Output all the material that follows, exactly as given.

*RECORDED INFORMATION:*
start

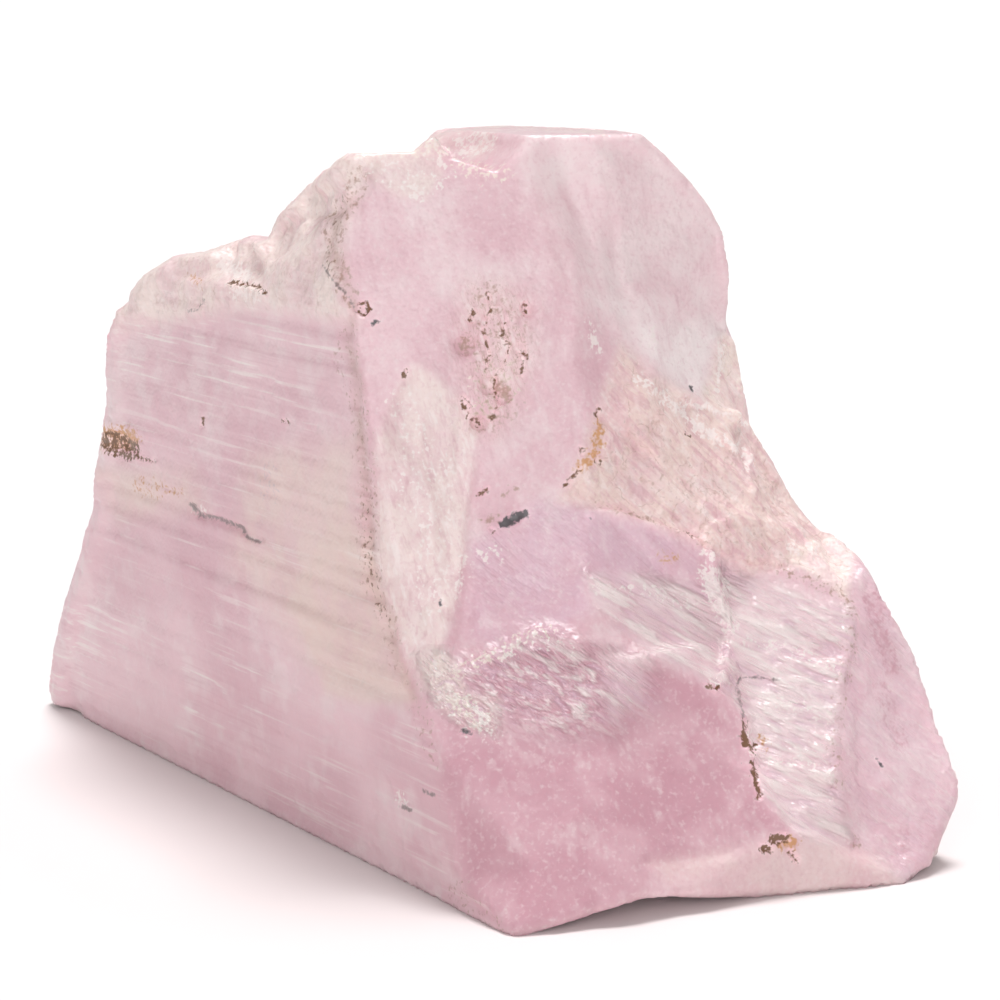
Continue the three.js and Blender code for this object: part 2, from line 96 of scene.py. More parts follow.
def to_pixels(points):
    """Where points of the crystal are seen, in pixels from the picture's top left corner."""
    off = points - CAMERA_PLACE
    depth = off @ view_forward
    across = IMAGE_SIDE / 2 + FOCAL * off[:, 0] / depth
    down = IMAGE_SIDE / 2 - FOCAL * (off @ view_up) / depth
    return np.stack([across, down], 1)


# ---- forms that belong to one place -------------------------------------------------------------
# name: (kind, half width in pixels, height, points). A rib is a rounded ridge, or a groove where its
# height is negative. A ledge drops sharply on its right-hand side, seen along its points.

FORMS = {
    "flute_left": ("rib", 5, -0.05, [(543, 190), (550, 222), (558, 249), (566, 275)]),
    "flute_middle": ("rib", 6, -0.04, [
        (567, 177), (572, 198), (585, 233), (594, 271), (601, 306), (603, 330)]),
    "rib_middle": ("rib", 5, 0.05, [(575, 160), (588, 205), (600, 250), (608, 300), (614, 325)]),
    "flute_right": ("ledge", 10, 0.08, [
        (590, 145), (601, 164), (611, 174), (615, 217), (618, 255), (622, 281), (635, 300),
        (634, 314)]),
    "crease_upper": ("ledge", 9, 0.08, [(569, 262), (571, 281), (572, 314), (567, 338)]),
    "hollow_line": ("rib", 4, -0.04, [(678, 316), (682, 351), (689, 364)]),
    "hollow_rim": ("ledge", 12, 0.08, [
        (622, 340), (638, 356), (654, 375), (676, 394), (692, 407), (700, 426), (724, 445), (743, 461),
        (745, 480)]),
    "slope_arc": ("rib", 5, 0.2, [
        (681, 394), (708, 405), (735, 421), (751, 431), (776, 470), (792, 500)]),
    "slope_fold_left": ("rib", 8, -0.24, [(605, 420), (632, 440), (668, 470), (700, 500)]),
    "slope_fold_right": ("rib", 8, 0.22, [(640, 400), (672, 432), (708, 462), (748, 494)]),
    "slope_edge": ("ledge", 10, 0.20, [
        (777, 570), (750, 573), (726, 563), (705, 549), (695, 537), (674, 528), (647, 521), (619, 511),
        (588, 508)]),
    "lobe": ("rib", 5, 0.13, [(715, 525), (736, 518), (771, 525), (781, 535), (777, 566)]),
    "step_bright": ("ledge", 9, 0.22, [(705, 549), (707, 576), (715, 600), (726, 628), (722, 659)]),
    "silk_edge_left": ("ledge", 9, -0.14, [(588, 573), (585, 594), (612, 628), (647, 652)]),
    "apron_edge": ("rib", 5, 0.10, [
        (450, 676), (478, 662), (499, 652), (536, 632), (554, 632), (574, 645), (592, 642), (619, 645),
        (647, 652), (667, 659), (688, 673), (712, 687)]),
    "cliff_edge": ("ledge", 8, 0.16, [
        (784, 828), (771, 811), (759, 793), (755, 766), (750, 742), (743, 721), (729, 700),
        (712, 687)]),
    "silk_edge_right": ("rib", 5, 0.10, [
        (853, 611), (850, 645), (841, 687), (836, 749), (836, 783), (850, 842)]),
    "corner_triangle": ("rib", 4, 0.10, [(784, 556), (805, 573), (846, 600)]),
    "veil_edge": ("ledge", 8, 0.12, [(455, 604), (461, 575), (464, 548), (466, 520), (474, 470)]),
    "veil_top": ("rib", 6, 0.08, [(378, 440), (390, 400), (412, 365), (430, 372), (455, 395)]),
    "hem_line": ("rib", 6, -0.10, [(647, 862), (715, 855), (757, 842)]),
    "base_bevel": ("rib", 3, -0.08, [
        (69, 718), (136, 756), (231, 807), (295, 842), (359, 874), (455, 922)]),
    "crack": ("rib", 3, -0.10, [
        (193, 506), (199, 515), (219, 519), (241, 528), (247, 538), (258, 541)]),
    "shoulder_fold": ("rib", 5, 0.12, [(190, 268), (215, 262), (240, 268), (268, 262)]),
    "shoulder_fold_high": ("rib", 5, -0.14, [(282, 235), (300, 222), (325, 215), (343, 208)]),
    "ridge_groove": ("rib", 6, -0.10, [
        (352, 200), (340, 216), (333, 241), (340, 270), (354, 308), (346, 340), (359, 388), (356, 407),
        (362, 455), (367, 503), (368, 535), (372, 592), (388, 616), (397, 660), (416, 699), (429, 737),
        (437, 762)]),
}

# The crystal's outline in the picture, from the foot of its left end, over the top, to the foot of its
# right end.
OUTLINE = [
    (54, 712), (49, 688), (54, 646), (64, 606), (81, 553), (84, 535), (94, 509), (93, 479), (102, 435),
    (107, 400), (105, 364), (107, 322), (111, 310), (119, 306), (129, 305), (131, 291), (145, 274),
    (175, 256), (206, 252), (240, 240), (255, 234), (268, 240), (279, 215), (310, 185), (335, 163),
    (347, 154), (413, 152), (437, 130), (461, 127), (496, 123), (602, 130), (641, 134), (666, 156),
    (691, 183), (710, 208), (723, 234), (730, 275), (727, 298), (725, 331), (734, 341), (738, 362),
    (746, 406), (750, 427), (771, 460), (792, 499), (806, 518), (820, 532), (833, 534), (860, 556),
    (874, 582), (913, 653), (938, 729), (953, 764), (959, 783), (957, 802), (936, 851),
]

# ---- zones of the surface -----------------------------------------------------------------------
# name: (softness of the edge in pixels, corners)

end

*RESPONSE:*
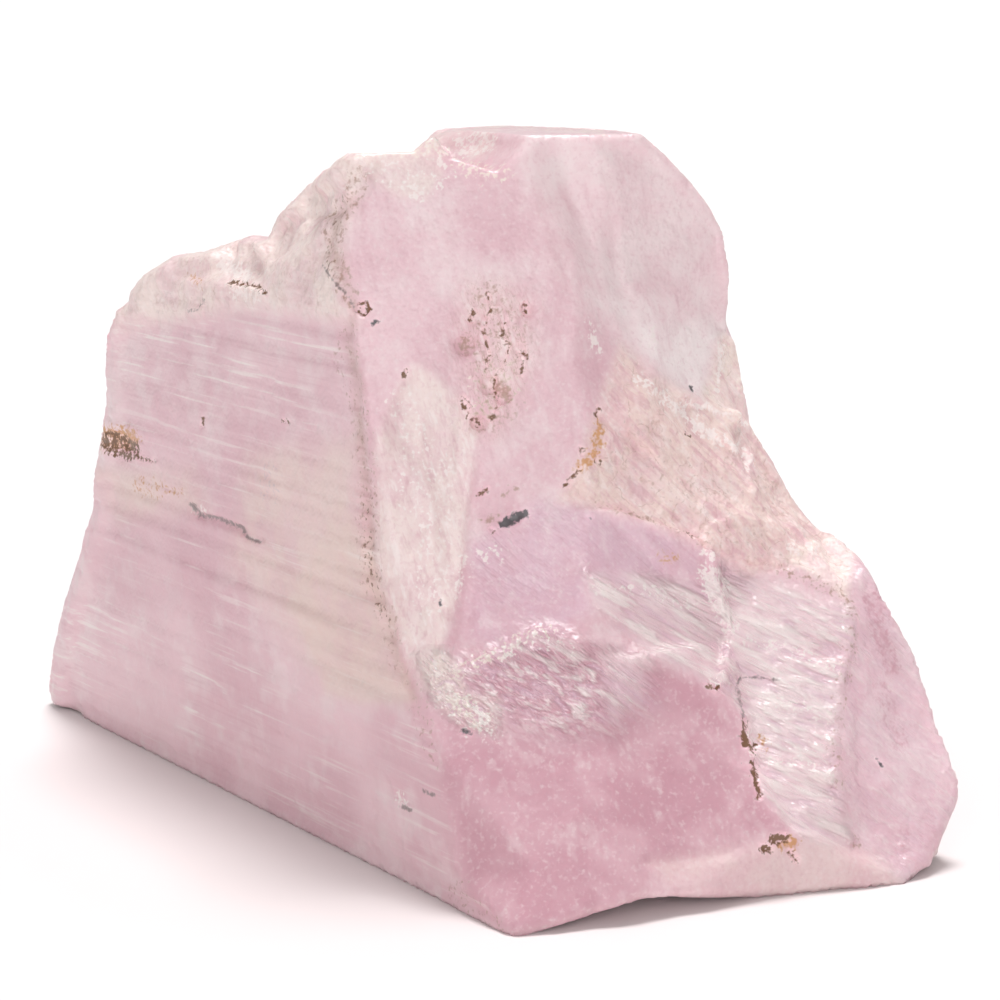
Continue the three.js and Blender code for this object: part 2, from line 96 of scene.py. More parts follow.
def to_pixels(points):
    """Where points of the crystal are seen, in pixels from the picture's top left corner."""
    off = points - CAMERA_PLACE
    depth = off @ view_forward
    across = IMAGE_SIDE / 2 + FOCAL * off[:, 0] / depth
    down = IMAGE_SIDE / 2 - FOCAL * (off @ view_up) / depth
    return np.stack([across, down], 1)


# ---- forms that belong to one place -------------------------------------------------------------
# name: (kind, half width in pixels, height, points). A rib is a rounded ridge, or a groove where its
# height is negative. A ledge drops sharply on its right-hand side, seen along its points.

FORMS = {
    "flute_left": ("rib", 5, -0.05, [(543, 190), (550, 222), (558, 249), (566, 275)]),
    "flute_middle": ("rib", 6, -0.04, [
        (567, 177), (572, 198), (585, 233), (594, 271), (601, 306), (603, 330)]),
    "rib_middle": ("rib", 5, 0.05, [(575, 160), (588, 205), (600, 250), (608, 300), (614, 325)]),
    "flute_right": ("ledge", 10, 0.08, [
        (590, 145), (601, 164), (611, 174), (615, 217), (618, 255), (622, 281), (635, 300),
        (634, 314)]),
    "crease_upper": ("ledge", 9, 0.08, [(569, 262), (571, 281), (572, 314), (567, 338)]),
    "hollow_line": ("rib", 4, -0.04, [(678, 316), (682, 351), (689, 364)]),
    "hollow_rim": ("ledge", 12, 0.08, [
        (622, 340), (638, 356), (654, 375), (676, 394), (692, 407), (700, 426), (724, 445), (743, 461),
        (745, 480)]),
    "slope_arc": ("rib", 5, 0.2, [
        (681, 394), (708, 405), (735, 421), (751, 431), (776, 470), (792, 500)]),
    "slope_fold_left": ("rib", 8, -0.24, [(605, 420), (632, 440), (668, 470), (700, 500)]),
    "slope_fold_right": ("rib", 8, 0.22, [(640, 400), (672, 432), (708, 462), (748, 494)]),
    "slope_edge": ("ledge", 10, 0.20, [
        (777, 570), (750, 573), (726, 563), (705, 549), (695, 537), (674, 528), (647, 521), (619, 511),
        (588, 508)]),
    "lobe": ("rib", 5, 0.13, [(715, 525), (736, 518), (771, 525), (781, 535), (777, 566)]),
    "step_bright": ("ledge", 9, 0.22, [(705, 549), (707, 576), (715, 600), (726, 628), (722, 659)]),
    "silk_edge_left": ("ledge", 9, -0.14, [(588, 573), (585, 594), (612, 628), (647, 652)]),
    "apron_edge": ("rib", 5, 0.10, [
        (450, 676), (478, 662), (499, 652), (536, 632), (554, 632), (574, 645), (592, 642), (619, 645),
        (647, 652), (667, 659), (688, 673), (712, 687)]),
    "cliff_edge": ("ledge", 8, 0.16, [
        (784, 828), (771, 811), (759, 793), (755, 766), (750, 742), (743, 721), (729, 700),
        (712, 687)]),
    "silk_edge_right": ("rib", 5, 0.10, [
        (853, 611), (850, 645), (841, 687), (836, 749), (836, 783), (850, 842)]),
    "corner_triangle": ("rib", 4, 0.10, [(784, 556), (805, 573), (846, 600)]),
    "veil_edge": ("ledge", 8, 0.12, [(455, 604), (461, 575), (464, 548), (466, 520), (474, 470)]),
    "veil_top": ("rib", 6, 0.08, [(378, 440), (390, 400), (412, 365), (430, 372), (455, 395)]),
    "hem_line": ("rib", 6, -0.10, [(647, 862), (715, 855), (757, 842)]),
    "base_bevel": ("rib", 3, -0.08, [
        (69, 718), (136, 756), (231, 807), (295, 842), (359, 874), (455, 922)]),
    "crack": ("rib", 3, -0.10, [
        (193, 506), (199, 515), (219, 519), (241, 528), (247, 538), (258, 541)]),
    "shoulder_fold": ("rib", 5, 0.12, [(190, 268), (215, 262), (240, 268), (268, 262)]),
    "shoulder_fold_high": ("rib", 5, -0.14, [(282, 235), (300, 222), (325, 215), (343, 208)]),
    "ridge_groove": ("rib", 6, -0.10, [
        (352, 200), (340, 216), (333, 241), (340, 270), (354, 308), (346, 340), (359, 388), (356, 407),
        (362, 455), (367, 503), (368, 535), (372, 592), (388, 616), (397, 660), (416, 699), (429, 737),
        (437, 762)]),
}

# The crystal's outline in the picture, from the foot of its left end, over the top, to the foot of its
# right end.
OUTLINE = [
    (54, 712), (49, 688), (54, 646), (64, 606), (81, 553), (84, 535), (94, 509), (93, 479), (102, 435),
    (107, 400), (105, 364), (107, 322), (111, 310), (119, 306), (129, 305), (131, 291), (145, 274),
    (175, 256), (206, 252), (240, 240), (255, 234), (268, 240), (279, 215), (310, 185), (335, 163),
    (347, 154), (413, 152), (437, 130), (461, 127), (496, 123), (602, 130), (641, 134), (666, 156),
    (691, 183), (710, 208), (723, 234), (730, 275), (727, 298), (725, 331), (734, 341), (738, 362),
    (746, 406), (750, 427), (771, 460), (792, 499), (806, 518), (820, 532), (833, 534), (860, 556),
    (874, 582), (913, 653), (938, 729), (953, 764), (959, 783), (957, 802), (936, 851),
]

# ---- zones of the surface -----------------------------------------------------------------------
# name: (softness of the edge in pixels, corners)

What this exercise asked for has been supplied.